From 355c4a5f9a4276e5f25da179ce08967df6959aea Mon Sep 17 00:00:00 2001
From: Xingang Wang <wangxingang5@huawei.com>
Date: Thu, 8 Jul 2021 12:55:16 +0000
Subject: [PATCH 19/23] hw/arm/virt-acpi-build: Add IORT support to bypass
 SMMUv3

When we build IORT table with SMMUv3 and bypass iommu feature enabled,
we can no longer setup one map from RC to SMMUv3 covering the whole RIDs.
We need to walk the PCI bus and check whether the root bus will bypass
iommu, setup RC -> SMMUv3 -> ITS map for RC which will not bypass iommu.

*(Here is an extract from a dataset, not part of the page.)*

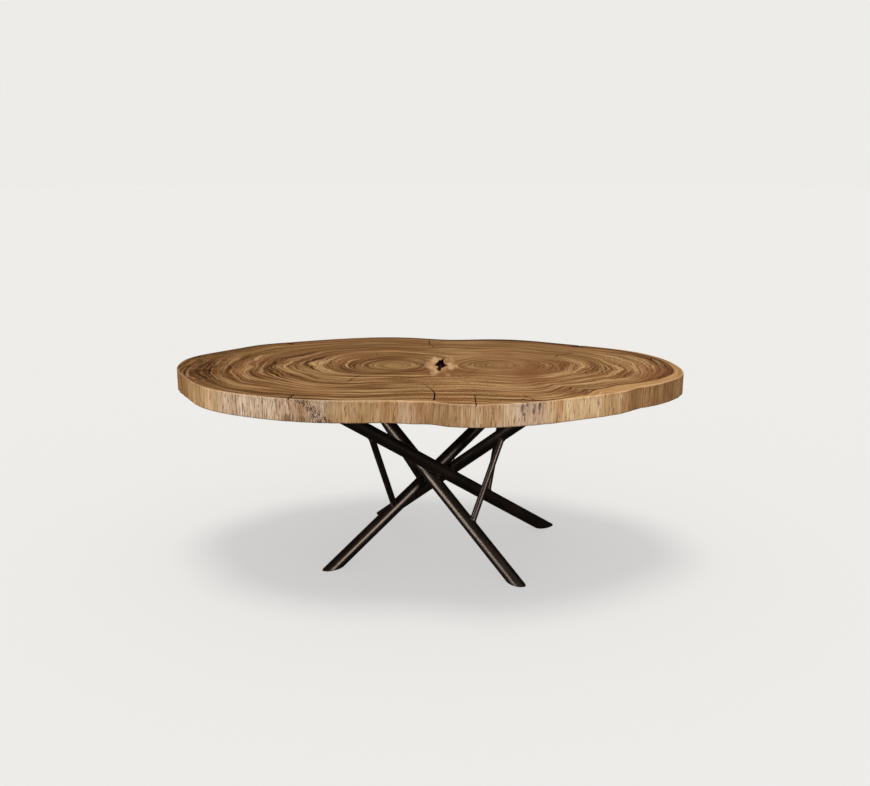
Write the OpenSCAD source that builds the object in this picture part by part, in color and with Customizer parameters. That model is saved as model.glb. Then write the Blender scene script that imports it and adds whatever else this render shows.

When a SMMUv3 node exist, we setup the idmap from SMMUv3 to ITS
covering the whole RIDs, and only modify the map from RC to SMMUv3.
We build RC -> SMMUv3 -> ITS map for root bus with bypass_iommu
disabled, and build idmap from RC to ITS directly for the rest of
the whole RID space.

For example we run qemu with command line:

qemu/build/aarch64-softmmu/qemu-system-aarch64 \
 -kernel arch/arm64/boot/Image \
 -enable-kvm \
 -cpu host \
 -m 8G \
 -smp 8,sockets=2,cores=4,threads=1 \
 -machine virt,kernel_irqchip=on,gic-version=3,iommu=smmuv3,default_bus_bypass_iommu=true \
 -drive file=./QEMU_EFI-pflash.raw,if=pflash,format=raw,unit=0,readonly=on \
 -device pxb-pcie,bus_nr=0x10,id=pci.10,bus=pcie.0,addr=0x3.0x1 \
 -device pxb-pcie,bus_nr=0x20,id=pci.20,bus=pcie.0,addr=0x3.0x2,bypass_iommu=true \
 -device pcie-root-port,port=0x20,chassis=1,id=pci.1,bus=pcie.0,addr=0x2 \
 -device pcie-root-port,port=0x20,chassis=11,id=pci.11,bus=pci.10,addr=0x1 \
 -device pcie-root-port,port=0x20,chassis=21,id=pci.21,bus=pci.20,addr=0x1 \
 -device virtio-scsi-pci,id=scsi0,bus=pci.1,addr=0x1 \
 -device virtio-scsi-pci,id=scsi1,bus=pci.11,addr=0x1 \
 -device virtio-scsi-pci,id=scsi2,bus=pci.21,addr=0x1 \
 -initrd /mnt/davinci/wxg/kill-linux/rootfs/mfs.cpio.gz \
 -nographic \
 -append "rdinit=init console=ttyAMA0 earlycon=pl011,0x9000000 nokaslr" \

And we get guest configuration:

-+-[0000:20]---01.0-[21]--
 +-[0000:10]---01.0-[11]--
 \-[0000:00]-+-00.0  Device 1b36:0008
             +-01.0  Device 1af4:1000
             \-02.0-[01]--

With bypass_iommu enabled, the attached devices will bypass iommu.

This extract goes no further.